214–215)." Levai in his own book did not hesitate to argue that the attacks
on the Pope’s wartime record are "demonstrably malicious and fabricated . . .
. The archives of the Vatican of diocesan authorities of Ribbentrop’s foreign
ministry, contain a whole series of protests—direct and indirect, diplomatic and
public, secret and open. The nuncios and bishops of the Catholic Church intervened again
and again on the instructions of the Pope," he wrote. Their interventions were
just as unsuccessful as the demands and threats of the British and American governments.

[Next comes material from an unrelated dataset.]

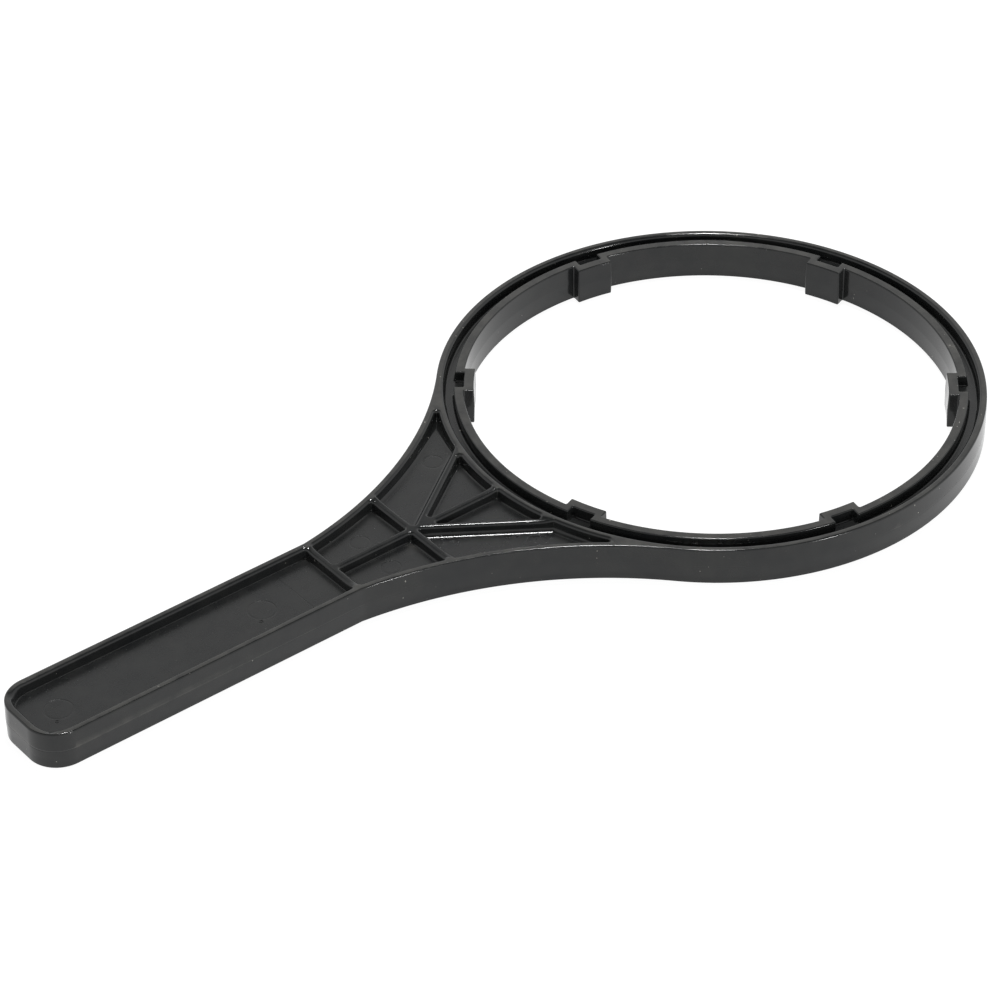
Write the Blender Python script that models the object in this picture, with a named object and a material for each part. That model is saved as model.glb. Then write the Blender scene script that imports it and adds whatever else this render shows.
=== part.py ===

Moreover, the delicacy of the matter was often heightened by the fact that such protests
could put Jews themselves and their protectors at additional corporal risk.
- Hungarian Jews and the Papacy: The former chief rabbi of Rome during the German occupation, Emilio Zolli, concluded his firsthand account of
wartime events thus: "Volumes could be written on the multiform works of Pius XII,
and the countless priests, religious and laity who stood with him throughout the world
during the war." "No hero," he said, "in all of history
was more militant, more fought against, none more heroic, than Pius XII in pursuing the
works of true charity . . . and thus on behalf of all the suffering children of God." Zolli was so moved by Pius XII’s work that he became a Catholic after the war and
took the Pope’s name (Before the Dawn). Lapide acknowledged in his book
that the Church "in an endless flood of sermons, allocutions, pastoral letters and
encyclicals was a clear and unrelenting foe to all forms of racism at the time, and
everyone knew it—Jews, Poles, Russians and most ominously the Nazi secret
police." Their files mention recalcitrant Catholic clergy in this regard more
than any other group.
- The New York Times in its Christmas editorials of 1941 and
1942 praised Pius XII for his moral leadership as a "lonely voice crying out of
the silence of a continent" and for, among other things, assailing "the
violent occupation of territory, and the exile and persecution of human beings, for no
other reason than race." No other institution produced more heroes during the
Holocaust than the Church: Italian, Slovak, French, Hungarian priests, nuns, and
laypersons who risked and often gave their lives for the sake of persecuted Jews. This too
deserves remembrance and respect.
- Golda Meir, Israel’s representative to the United Nations,
was the first of the delegates to react to the news of Pope Pius XII’s death. She
sent an eloquent message: "We share in the grief of humanity at the passing away
of His Holiness, Pope Pius XII. In a generation afflicted by wars and discords he upheld
the highest ideals of peace and compassion. When fearful martyrdom came to our people in
the decade of Nazi terror, the voice of the Pope was raised for its victims. The life of
our times was enriched by a voice speaking out about great moral truths above the tumult
of daily conflict. We mourn a great servant of peace."
- Leonard Bernstein, on learning of Pope Pius XII’s death while
conducting his orchestra in New York’s Carnegie Hall, tapped his baton for a moment
of silence to pay tribute to the Pope who had saved the lives of so many people without
distinction of race, nationality, or religion.
- The great Jewish physicist, Albert Einstein, who himself barely
escaped annihilation at Nazi hands, made the point well in 1944 when he said, "Being a lover of freedom, when the Nazi revolution came in Germany, I looked to the
universities to defend it, but the universities were immediately silenced. Then I looked
to the great editors of the newspapers, but they, like the universities were silenced in a
few short weeks. Then I looked to individual writers . . . . they too were mute. Only the
Church," Einstein concluded, "stood squarely across the path of
Hitler’s campaign for suppressing the truth. . . . I never had any special interest
in the Church before, but now I feel great affection and admiration . . . . and am forced
thus to confess that what I once despised, I now praise unreservedly."